**Data excerpt:**
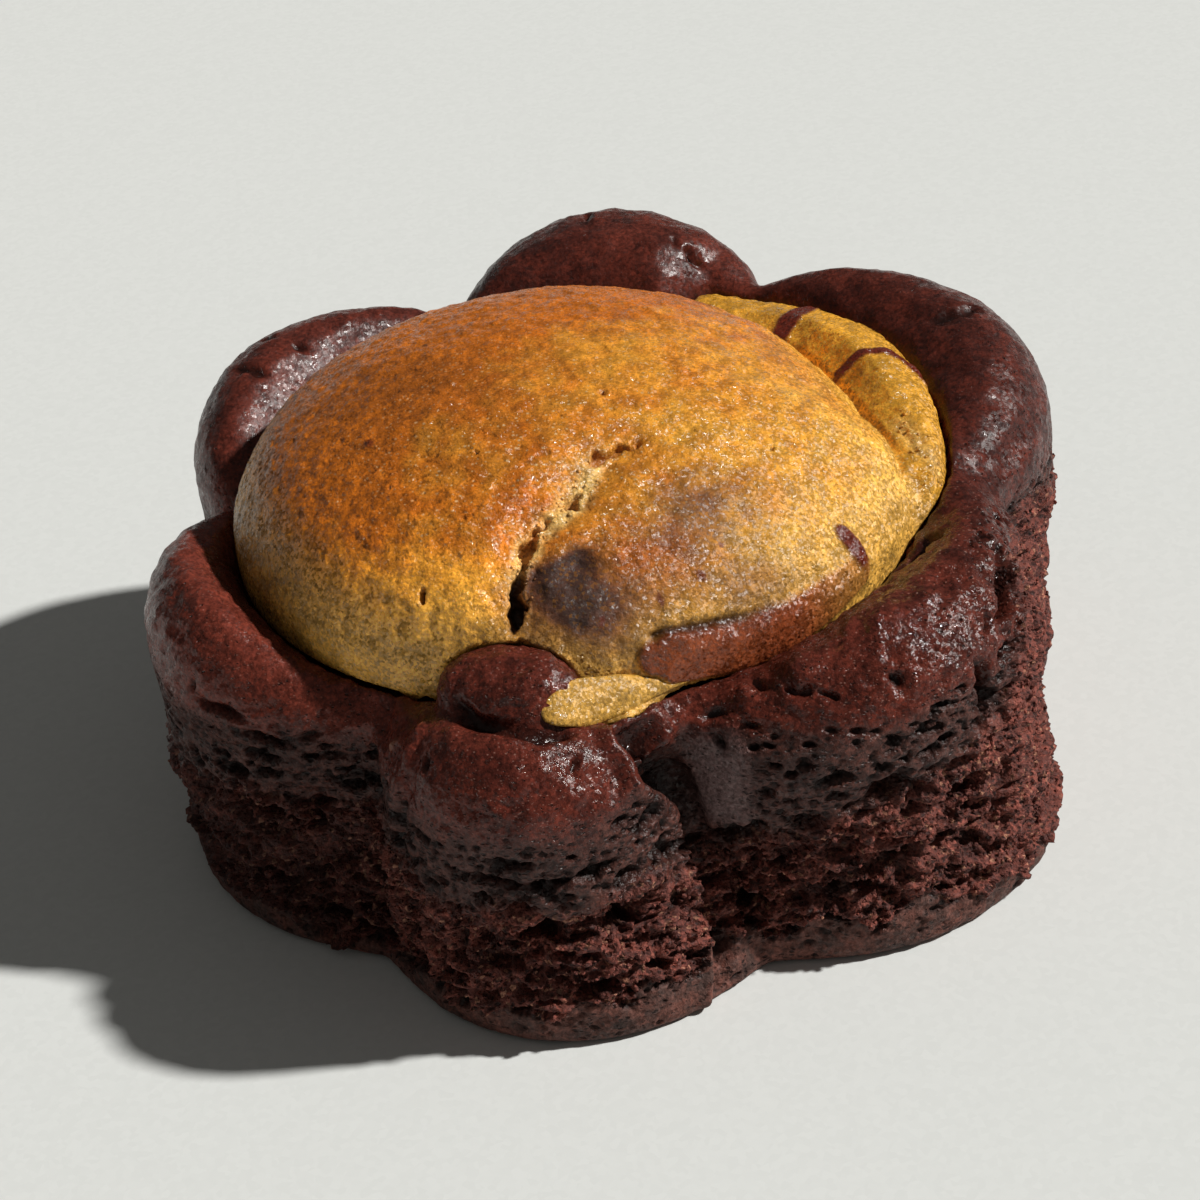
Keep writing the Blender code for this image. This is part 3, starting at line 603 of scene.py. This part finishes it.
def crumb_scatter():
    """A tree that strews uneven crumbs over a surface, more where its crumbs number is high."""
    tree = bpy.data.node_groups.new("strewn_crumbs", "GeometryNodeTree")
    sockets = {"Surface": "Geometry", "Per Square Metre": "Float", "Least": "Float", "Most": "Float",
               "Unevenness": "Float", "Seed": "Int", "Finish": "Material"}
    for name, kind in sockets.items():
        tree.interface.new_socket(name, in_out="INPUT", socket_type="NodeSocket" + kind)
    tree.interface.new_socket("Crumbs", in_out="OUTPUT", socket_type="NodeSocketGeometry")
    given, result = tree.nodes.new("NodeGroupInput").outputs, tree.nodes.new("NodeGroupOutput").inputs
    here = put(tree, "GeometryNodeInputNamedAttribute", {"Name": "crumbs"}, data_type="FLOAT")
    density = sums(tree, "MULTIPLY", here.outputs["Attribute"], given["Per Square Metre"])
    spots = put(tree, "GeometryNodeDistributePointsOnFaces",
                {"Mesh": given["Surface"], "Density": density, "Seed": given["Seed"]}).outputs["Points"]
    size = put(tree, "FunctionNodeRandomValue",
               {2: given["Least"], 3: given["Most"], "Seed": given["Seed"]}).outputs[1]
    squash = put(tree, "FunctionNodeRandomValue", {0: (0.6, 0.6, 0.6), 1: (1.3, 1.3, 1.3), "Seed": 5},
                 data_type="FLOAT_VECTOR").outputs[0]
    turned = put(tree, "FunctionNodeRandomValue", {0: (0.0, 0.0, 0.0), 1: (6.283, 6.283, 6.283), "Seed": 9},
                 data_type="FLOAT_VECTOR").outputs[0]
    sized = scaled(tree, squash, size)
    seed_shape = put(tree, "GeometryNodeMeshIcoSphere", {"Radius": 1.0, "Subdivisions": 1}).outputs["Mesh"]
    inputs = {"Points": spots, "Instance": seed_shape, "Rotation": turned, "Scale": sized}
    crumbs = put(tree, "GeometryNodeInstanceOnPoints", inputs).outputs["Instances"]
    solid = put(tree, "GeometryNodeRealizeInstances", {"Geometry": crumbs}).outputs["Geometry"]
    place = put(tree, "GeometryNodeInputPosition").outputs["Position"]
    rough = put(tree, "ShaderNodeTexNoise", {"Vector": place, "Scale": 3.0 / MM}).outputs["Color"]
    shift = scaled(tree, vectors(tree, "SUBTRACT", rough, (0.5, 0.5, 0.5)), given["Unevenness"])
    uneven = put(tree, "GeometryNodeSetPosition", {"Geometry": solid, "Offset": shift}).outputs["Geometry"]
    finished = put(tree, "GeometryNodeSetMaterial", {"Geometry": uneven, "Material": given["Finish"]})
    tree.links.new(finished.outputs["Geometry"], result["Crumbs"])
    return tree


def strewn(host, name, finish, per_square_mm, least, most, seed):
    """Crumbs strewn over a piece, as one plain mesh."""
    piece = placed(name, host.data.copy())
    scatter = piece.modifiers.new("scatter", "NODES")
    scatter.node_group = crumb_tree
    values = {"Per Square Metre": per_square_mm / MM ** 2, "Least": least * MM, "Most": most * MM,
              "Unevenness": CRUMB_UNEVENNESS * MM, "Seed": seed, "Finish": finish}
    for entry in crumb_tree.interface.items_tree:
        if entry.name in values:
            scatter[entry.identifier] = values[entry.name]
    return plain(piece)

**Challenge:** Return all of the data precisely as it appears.

**Expected output:**
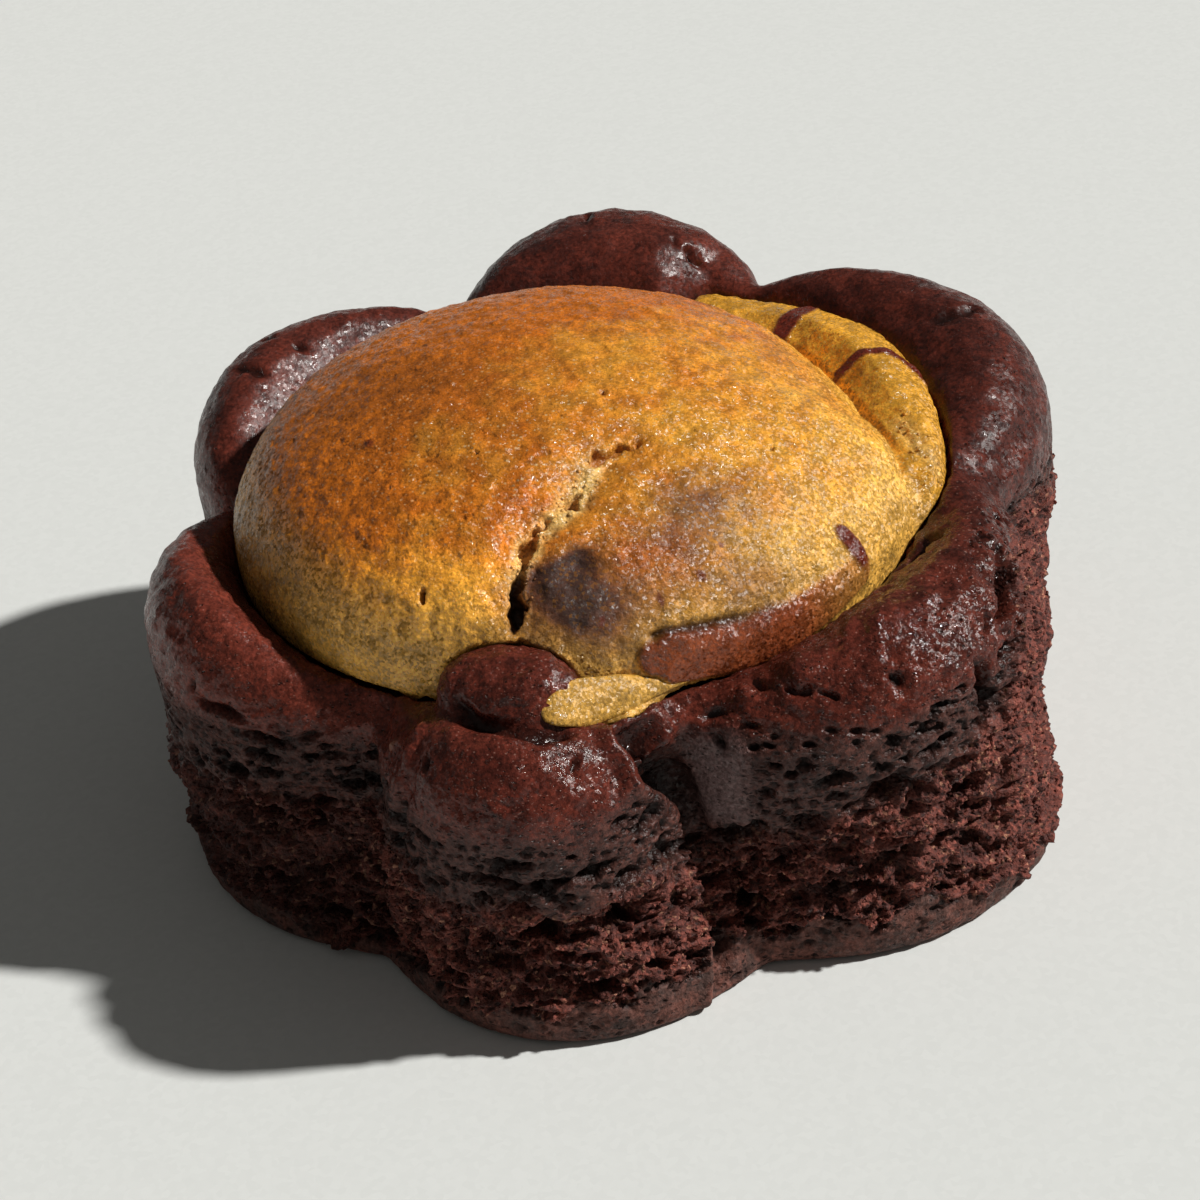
Keep writing the Blender code for this image. This is part 3, starting at line 603 of scene.py. This part finishes it.
def crumb_scatter():
    """A tree that strews uneven crumbs over a surface, more where its crumbs number is high."""
    tree = bpy.data.node_groups.new("strewn_crumbs", "GeometryNodeTree")
    sockets = {"Surface": "Geometry", "Per Square Metre": "Float", "Least": "Float", "Most": "Float",
               "Unevenness": "Float", "Seed": "Int", "Finish": "Material"}
    for name, kind in sockets.items():
        tree.interface.new_socket(name, in_out="INPUT", socket_type="NodeSocket" + kind)
    tree.interface.new_socket("Crumbs", in_out="OUTPUT", socket_type="NodeSocketGeometry")
    given, result = tree.nodes.new("NodeGroupInput").outputs, tree.nodes.new("NodeGroupOutput").inputs
    here = put(tree, "GeometryNodeInputNamedAttribute", {"Name": "crumbs"}, data_type="FLOAT")
    density = sums(tree, "MULTIPLY", here.outputs["Attribute"], given["Per Square Metre"])
    spots = put(tree, "GeometryNodeDistributePointsOnFaces",
                {"Mesh": given["Surface"], "Density": density, "Seed": given["Seed"]}).outputs["Points"]
    size = put(tree, "FunctionNodeRandomValue",
               {2: given["Least"], 3: given["Most"], "Seed": given["Seed"]}).outputs[1]
    squash = put(tree, "FunctionNodeRandomValue", {0: (0.6, 0.6, 0.6), 1: (1.3, 1.3, 1.3), "Seed": 5},
                 data_type="FLOAT_VECTOR").outputs[0]
    turned = put(tree, "FunctionNodeRandomValue", {0: (0.0, 0.0, 0.0), 1: (6.283, 6.283, 6.283), "Seed": 9},
                 data_type="FLOAT_VECTOR").outputs[0]
    sized = scaled(tree, squash, size)
    seed_shape = put(tree, "GeometryNodeMeshIcoSphere", {"Radius": 1.0, "Subdivisions": 1}).outputs["Mesh"]
    inputs = {"Points": spots, "Instance": seed_shape, "Rotation": turned, "Scale": sized}
    crumbs = put(tree, "GeometryNodeInstanceOnPoints", inputs).outputs["Instances"]
    solid = put(tree, "GeometryNodeRealizeInstances", {"Geometry": crumbs}).outputs["Geometry"]
    place = put(tree, "GeometryNodeInputPosition").outputs["Position"]
    rough = put(tree, "ShaderNodeTexNoise", {"Vector": place, "Scale": 3.0 / MM}).outputs["Color"]
    shift = scaled(tree, vectors(tree, "SUBTRACT", rough, (0.5, 0.5, 0.5)), given["Unevenness"])
    uneven = put(tree, "GeometryNodeSetPosition", {"Geometry": solid, "Offset": shift}).outputs["Geometry"]
    finished = put(tree, "GeometryNodeSetMaterial", {"Geometry": uneven, "Material": given["Finish"]})
    tree.links.new(finished.outputs["Geometry"], result["Crumbs"])
    return tree


def strewn(host, name, finish, per_square_mm, least, most, seed):
    """Crumbs strewn over a piece, as one plain mesh."""
    piece = placed(name, host.data.copy())
    scatter = piece.modifiers.new("scatter", "NODES")
    scatter.node_group = crumb_tree
    values = {"Per Square Metre": per_square_mm / MM ** 2, "Least": least * MM, "Most": most * MM,
              "Unevenness": CRUMB_UNEVENNESS * MM, "Seed": seed, "Finish": finish}
    for entry in crumb_tree.interface.items_tree:
        if entry.name in values:
            scatter[entry.identifier] = values[entry.name]
    return plain(piece)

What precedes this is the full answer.